Politicization of entries
Jackass with BlindersThen there is discussion of Wikipedia’s liberal bias.  A new encyclopedia, called Conservopedia, has been initiated by an advocate of home-schooling.  For one thing, it discusses Paleontological Eras as misbegotten terms, thus closing off entire realms of inquiry for its students.   Ah.   These kinds of disputes are related to Wikipedia’s ubiquity and success–a debate no book-bound encyclopedia has had to endure for long.

Last of all, Wikipedia has collected the press reports both for and against its work.  One of the articles recommends–as I do–that Wikipedia be a springboard for further research–not to be quoted directly, but to be used as a starting point for further inquiry.   That’s reason enough to be happy with Wikipedia’s existence, and the hard work of many contributors.  One professor at Oberlin has even assigned Wikipedia as a research source–requiring that the students assess particular entries for accuracy and completeness as opposed to other sources.  That’s an even better model: a critical one that enables one to evaluate all references one encounters.

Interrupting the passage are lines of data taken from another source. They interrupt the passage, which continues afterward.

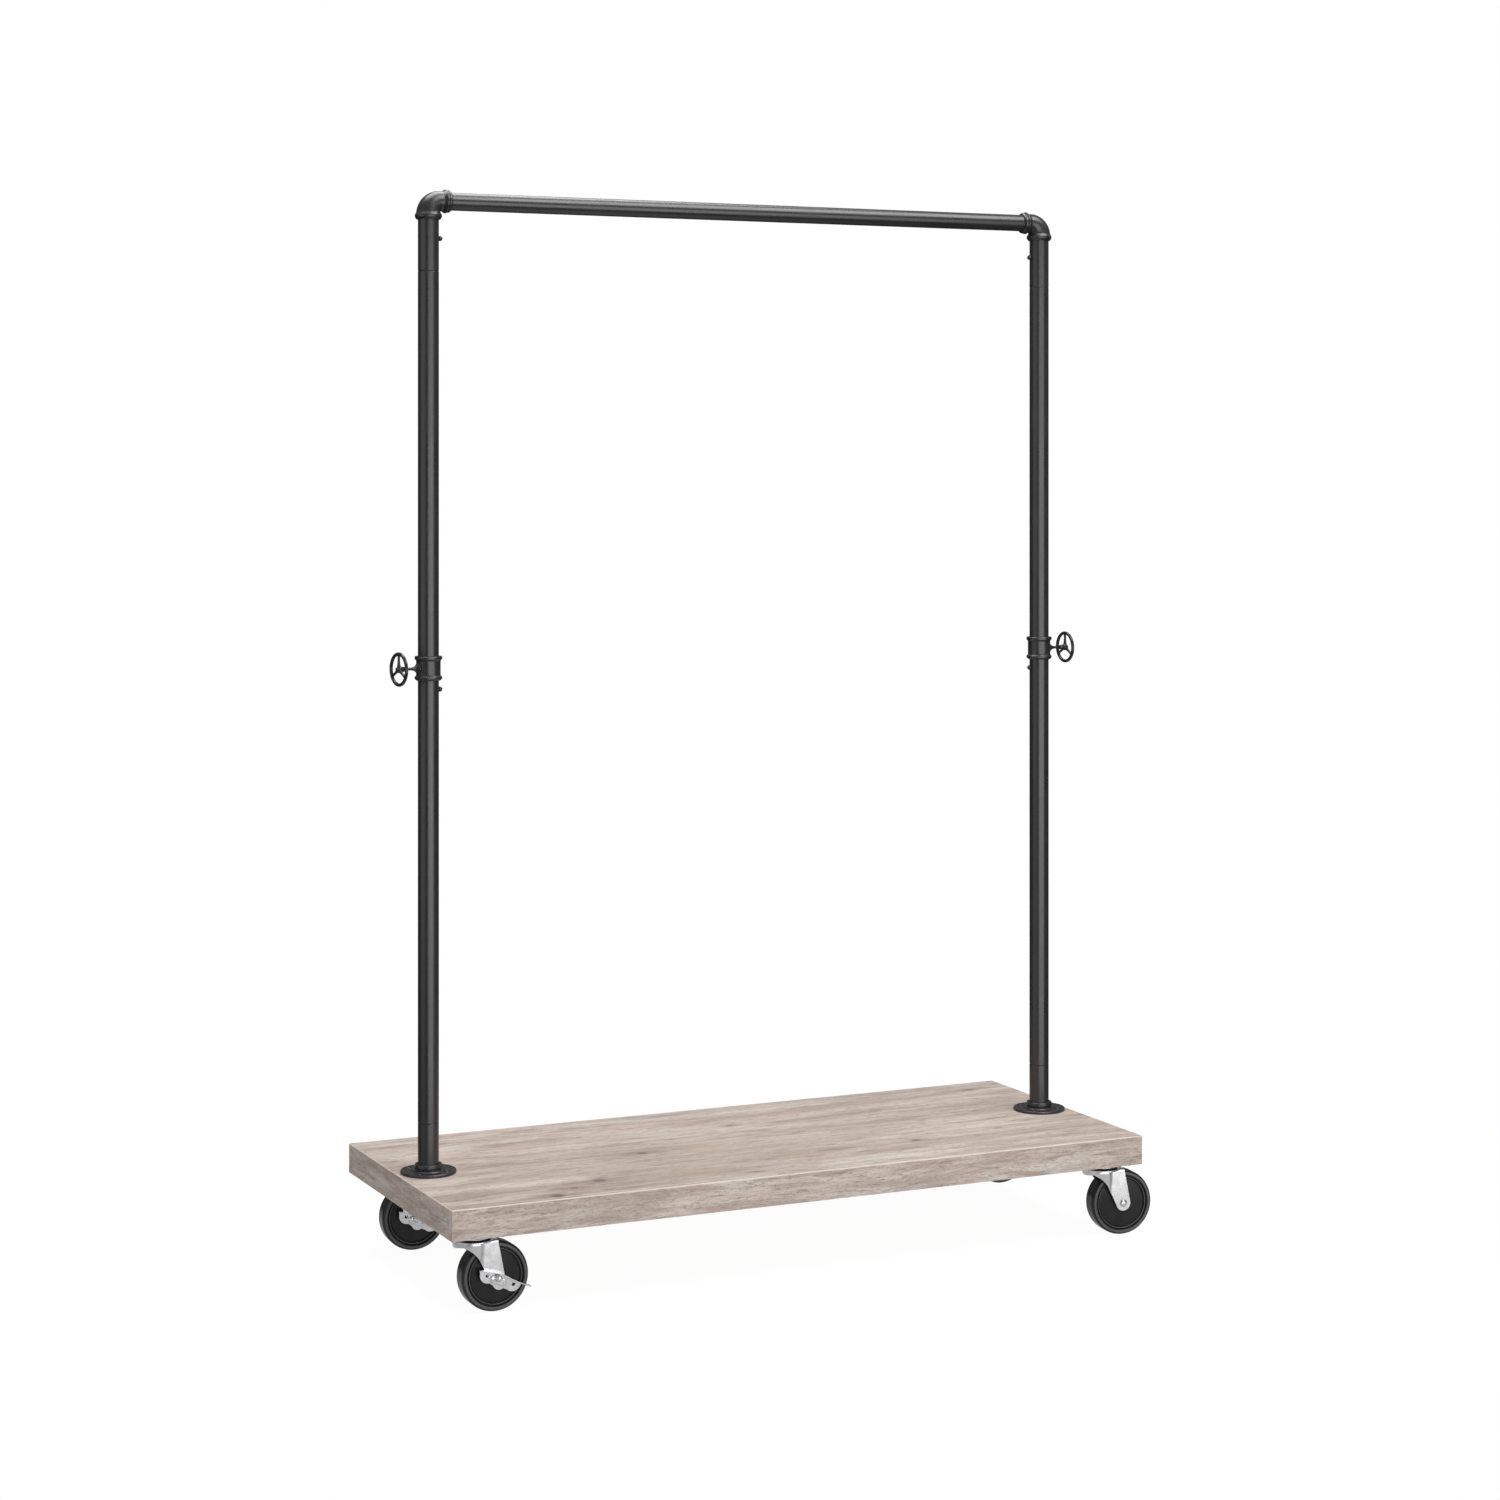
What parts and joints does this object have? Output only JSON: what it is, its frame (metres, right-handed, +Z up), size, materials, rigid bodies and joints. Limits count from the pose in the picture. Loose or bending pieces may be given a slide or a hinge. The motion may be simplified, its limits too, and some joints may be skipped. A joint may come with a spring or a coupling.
{
  "type": "garment rail",
  "caption": "Rolling garment rail: pipe posts with side handwheels carry a straight hanging rail above a thick wood-look shelf on swivel casters.",
  "frame": {"origin": "on the floor, under the middle of the bounding box", "axes": "+X along the hanging rail to the right, +Y from the front edge of the shelf to the back, +Z up"},
  "size_m": [1.192, 0.477, 1.6309],
  "materials": {
    "wood_laminate": "matt wood-look laminate with a weathered grain",
    "dark_paint": "satin charcoal powder coat",
    "black_fastener": "semi-gloss black",
    "bright_zinc": "bright zinc plate",
    "wheel_black": "glossy black hard wheel"
  },
  "bodies": {
    "rack": {"shelf_board": "wood_laminate", "edge_band_front": "wood_laminate", "edge_band_back": "wood_laminate", "edge_band_left": "wood_laminate", "edge_band_right": "wood_laminate", "floor_flange_left": "dark_paint", "flange_stub_left": "dark_paint", "lower_tube_left": "dark_paint", "upper_tube_left": "dark_paint", "top_sleeve_left": "dark_paint", "coupling_left": "dark_paint", "valve_stem_left": "dark_paint", "elbow_left": "dark_paint", "coupling_bolt_left": "black_fastener", "sleeve_bolt_left": "black_fastener", "flange_screw_left_1": "black_fastener", "flange_screw_left_2": "black_fastener", "flange_screw_left_3": "black_fastener", "flange_screw_left_4": "black_fastener", "floor_flange_right": "dark_paint", "flange_stub_right": "dark_paint", "lower_tube_right": "dark_paint", "upper_tube_right": "dark_paint", "top_sleeve_right": "dark_paint", "coupling_right": "dark_paint", "valve_stem_right": "dark_paint", "elbow_right": "dark_paint", "coupling_bolt_right": "black_fastener", "sleeve_bolt_right": "black_fastener", "flange_screw_right_1": "black_fastener", "flange_screw_right_2": "black_fastener", "flange_screw_right_3": "black_fastener", "flange_screw_right_4": "black_fastener", "hanging_rail": "dark_paint", "caster_plate_front_left": "bright_zinc", "kingpin_front_left": "bright_zinc", "caster_plate_front_right": "bright_zinc", "kingpin_front_right": "bright_zinc", "caster_plate_back_left": "bright_zinc", "kingpin_back_left": "bright_zinc", "caster_plate_back_right": "bright_zinc", "kingpin_back_right": "bright_zinc"},
    "valve_wheel_left": {"handwheel_left": "dark_paint"},
    "valve_wheel_right": {"handwheel_right": "dark_paint"},
    "swivel_front_left": {"fork_front_left": "bright_zinc", "axle_front_left": "bright_zinc", "brake_nut_front_left": "bright_zinc"},
    "roller_front_left": {"wheel_front_left": "wheel_black"},
    "pedal_front_left": {"brake_lever_front_left": "bright_zinc"},
    "swivel_front_right": {"fork_front_right": "bright_zinc", "axle_front_right": "bright_zinc"},
    "roller_front_right": {"wheel_front_right": "wheel_black"},
    "swivel_back_left": {"fork_back_left": "bright_zinc", "axle_back_left": "bright_zinc", "brake_nut_back_left": "bright_zinc"},
    "roller_back_left": {"wheel_back_left": "wheel_black"},
    "pedal_back_left": {"brake_lever_back_left": "bright_zinc"},
    "swivel_back_right": {"fork_back_right": "bright_zinc", "axle_back_right": "bright_zinc"},
    "roller_back_right": {"wheel_back_right": "wheel_black"}
  },
  "joints": [
    {"name": "handwheel_turn_left", "type": "hinge", "parent": "rack", "child": "valve_wheel_left", "pos_m": [-0.58897, -0.00964, 0.91405], "axis": [-0.9816, -0.1908, 0], "continuous": true},
    {"name": "handwheel_turn_right", "type": "hinge", "parent": "rack", "child": "valve_wheel_right", "pos_m": [0.56587, 0.00176, 0.91745], "axis": [0.9994, 0.0349, 0], "continuous": true},
    {"name": "caster_swivel_front_left", "type": "hinge", "parent": "rack", "child": "swivel_front_left", "pos_m": [-0.539, -0.194, 0.1045], "axis": [0, 0, 1], "continuous": true},
    {"name": "wheel_roll_front_left", "type": "hinge", "parent": "swivel_front_left", "child": "roller_front_left", "pos_m": [-0.5095, -0.194, 0.051], "axis": [0, 1, 0], "continuous": true},
    {"name": "brake_tilt_front_left", "type": "hinge", "parent": "swivel_front_left", "child": "pedal_front_left", "pos_m": [-0.5095, -0.194, 0.051], "axis": [0, 1, 0], "range_deg": [-18, 0]},
    {"name": "caster_swivel_front_right", "type": "hinge", "parent": "rack", "child": "swivel_front_right", "pos_m": [0.515, -0.194, 0.1045], "axis": [0, 0, 1], "continuous": true},
    {"name": "wheel_roll_front_right", "type": "hinge", "parent": "swivel_front_right", "child": "roller_front_right", "pos_m": [0.54428, -0.19759, 0.051], "axis": [0.1219, 0.9925, 0], "continuous": true},
    {"name": "caster_swivel_back_left", "type": "hinge", "parent": "rack", "child": "swivel_back_left", "pos_m": [-0.5315, 0.185, 0.1045], "axis": [0, 0, 1], "continuous": true},
    {"name": "wheel_roll_back_left", "type": "hinge", "parent": "swivel_back_left", "child": "roller_back_left", "pos_m": [-0.50204, 0.18346, 0.051], "axis": [0.0523, 0.9986, 0], "continuous": true},
    {"name": "brake_tilt_back_left", "type": "hinge", "parent": "swivel_back_left", "child": "pedal_back_left", "pos_m": [-0.50204, 0.18346, 0.051], "axis": [0.0523, 0.9986, 0], "range_deg": [-18, 0]},
    {"name": "caster_swivel_back_right", "type": "hinge", "parent": "rack", "child": "swivel_back_right", "pos_m": [0.515, 0.185, 0.1045], "axis": [0, 0, 1], "continuous": true},
    {"name": "wheel_roll_back_right", "type": "hinge", "parent": "swivel_back_right", "child": "roller_back_right", "pos_m": [0.5445, 0.185, 0.051], "axis": [0, 1, 0], "continuous": true}
  ]
}
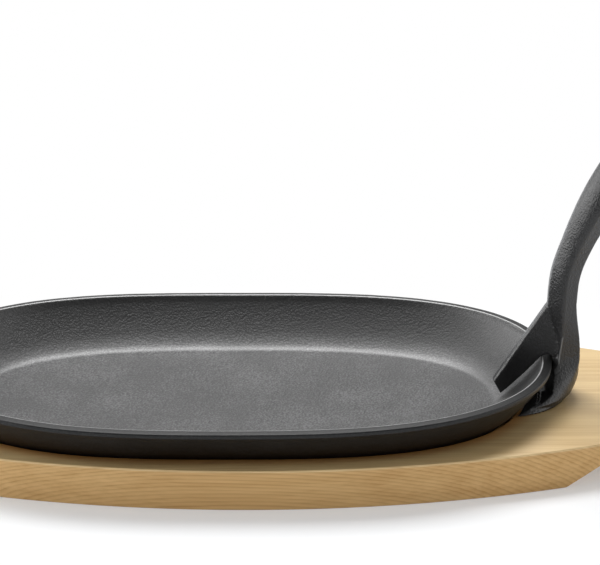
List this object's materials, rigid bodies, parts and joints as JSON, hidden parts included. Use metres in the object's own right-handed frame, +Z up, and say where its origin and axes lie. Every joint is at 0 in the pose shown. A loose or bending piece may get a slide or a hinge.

The days of taking knowledge from one source alone are gone: the world has become too complex.  Reputable blogs and sources like Wikipedia can get one started on the search for answers; make you aware of upcoming events or risks; give you a window on areas of the world that no other news source will tackle.  We’re so lucky to have all this information, but that doesn’t mean we get to swallow it whole.  Reader beware: this post is a stub.  There’s plenty more opinions than mine, and they might even have better links.